** REQUIREMENTS **
Copy every line, leaving nothing out and adding nothing.

** GIVEN INFORMATION **
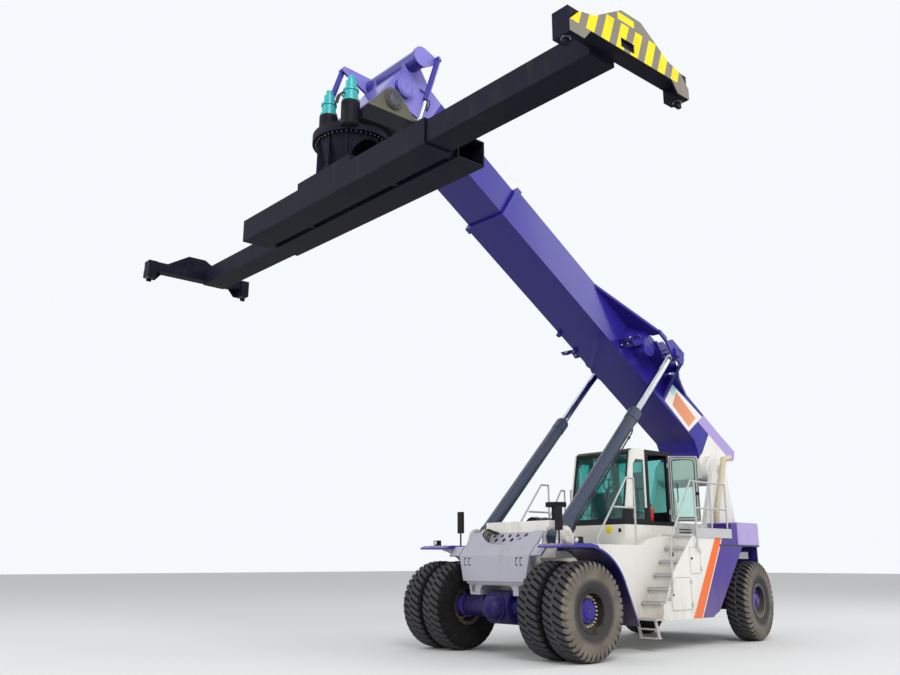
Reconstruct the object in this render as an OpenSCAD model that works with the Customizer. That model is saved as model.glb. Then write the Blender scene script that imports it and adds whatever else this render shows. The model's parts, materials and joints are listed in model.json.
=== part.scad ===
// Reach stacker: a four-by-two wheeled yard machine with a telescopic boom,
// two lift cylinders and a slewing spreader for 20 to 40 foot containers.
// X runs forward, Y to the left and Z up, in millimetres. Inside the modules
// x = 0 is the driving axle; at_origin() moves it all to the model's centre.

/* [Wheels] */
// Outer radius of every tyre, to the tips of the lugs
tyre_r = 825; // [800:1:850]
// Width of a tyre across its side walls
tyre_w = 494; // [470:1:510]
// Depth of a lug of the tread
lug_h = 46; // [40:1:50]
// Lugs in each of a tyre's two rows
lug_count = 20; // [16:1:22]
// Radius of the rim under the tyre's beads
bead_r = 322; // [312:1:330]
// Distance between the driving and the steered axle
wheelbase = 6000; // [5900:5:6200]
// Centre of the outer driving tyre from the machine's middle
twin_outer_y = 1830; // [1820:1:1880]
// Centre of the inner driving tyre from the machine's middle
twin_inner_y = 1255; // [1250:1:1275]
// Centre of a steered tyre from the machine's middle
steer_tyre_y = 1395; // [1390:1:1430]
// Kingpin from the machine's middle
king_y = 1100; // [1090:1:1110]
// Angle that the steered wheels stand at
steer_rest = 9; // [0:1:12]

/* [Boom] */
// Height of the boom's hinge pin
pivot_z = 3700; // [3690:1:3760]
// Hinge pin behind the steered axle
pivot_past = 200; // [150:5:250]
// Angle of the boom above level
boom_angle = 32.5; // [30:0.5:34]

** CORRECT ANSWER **
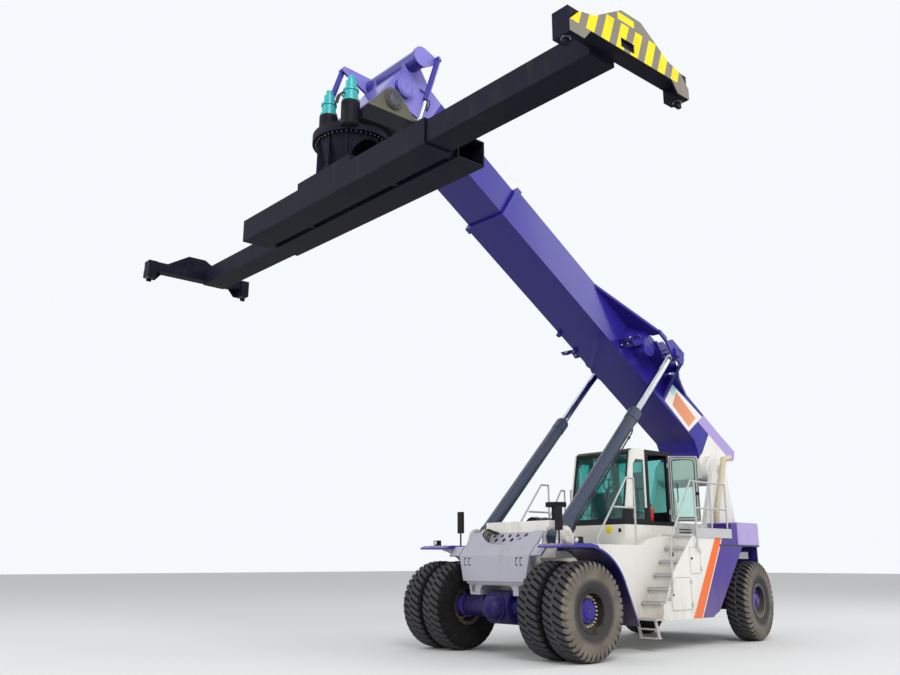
Reconstruct the object in this render as an OpenSCAD model that works with the Customizer. That model is saved as model.glb. Then write the Blender scene script that imports it and adds whatever else this render shows. The model's parts, materials and joints are listed in model.json.
=== part.scad ===
// Reach stacker: a four-by-two wheeled yard machine with a telescopic boom,
// two lift cylinders and a slewing spreader for 20 to 40 foot containers.
// X runs forward, Y to the left and Z up, in millimetres. Inside the modules
// x = 0 is the driving axle; at_origin() moves it all to the model's centre.

/* [Wheels] */
// Outer radius of every tyre, to the tips of the lugs
tyre_r = 825; // [800:1:850]
// Width of a tyre across its side walls
tyre_w = 494; // [470:1:510]
// Depth of a lug of the tread
lug_h = 46; // [40:1:50]
// Lugs in each of a tyre's two rows
lug_count = 20; // [16:1:22]
// Radius of the rim under the tyre's beads
bead_r = 322; // [312:1:330]
// Distance between the driving and the steered axle
wheelbase = 6000; // [5900:5:6200]
// Centre of the outer driving tyre from the machine's middle
twin_outer_y = 1830; // [1820:1:1880]
// Centre of the inner driving tyre from the machine's middle
twin_inner_y = 1255; // [1250:1:1275]
// Centre of a steered tyre from the machine's middle
steer_tyre_y = 1395; // [1390:1:1430]
// Kingpin from the machine's middle
king_y = 1100; // [1090:1:1110]
// Angle that the steered wheels stand at
steer_rest = 9; // [0:1:12]

/* [Boom] */
// Height of the boom's hinge pin
pivot_z = 3700; // [3690:1:3760]
// Hinge pin behind the steered axle
pivot_past = 200; // [150:5:250]
// Angle of the boom above level
boom_angle = 32.5; // [30:0.5:34]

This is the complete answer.